Regarding student progress, board member Myrtice Johnson, of no relation to Cleveland Johnson, said she expected to see fewer students classified as “beginning learners” and was surprised to see an increase compared with last year.
Board member Lisa Garrett-Boyd said the district’s comparison of grade-level scores from year-to-year was like “comparing apples and oranges” because of the progressing student cohort.
“As a classroom teacher, I know we can have a group of kids one year and they’re just that group; The next year, the group’s a little better,” she said.
Speed enforcement cameras expand to elementary schools
Automated speed enforcement cameras are set to be installed outside more schools.
The devices are slated for roads on which Hartley, Herd, Heritage, Springdale and Sonny Carter elementary schools and Vineville Academy are located, Bibb County Board of Education lawyer Canon Hill said Thursday at the Bibb County Board of Education’s regular monthly meeting at its Mulberry Street board room.

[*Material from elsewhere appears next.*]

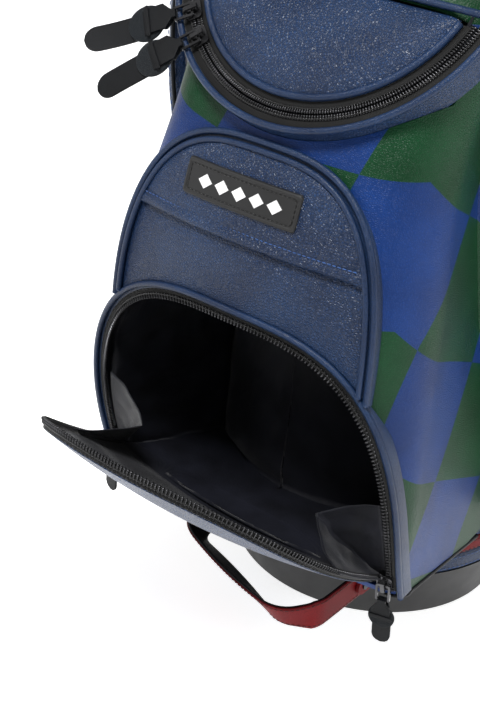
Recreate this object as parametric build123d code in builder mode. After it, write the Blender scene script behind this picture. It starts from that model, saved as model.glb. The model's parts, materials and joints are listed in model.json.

The school board voted unanimously to approve an agreement with the Georgia Department of Transportation and Macon-Bibb County for operation of the cameras.
Speed enforcement cameras are currently active at nine Bibb Schools and more are planned at the Academy for Classical Education, a state charter school, and two private schools: Stratford Academy and Windsor Academy.
The school board also voted Thursday to enter into an intergovernmental agreement with the county which calls for the two governing bodies to meet on an annual basis and work in a collaborative manner to identify ways to meet the district’s safety needs.
The agreement calls for Information about safety studies and funding sources to be shared with the school board on a monthly basis, or “when it’s prepared or received by Macon-Bibb,” Hill said.
In other business Thursday, the board unanimously voted to finalize the adoption of a rollback millage rate of 14.674 mills. The decision to adopt a full rollback millage rate means the district will forgo millions in property tax revenue and plan to close at least two schools over the next five years.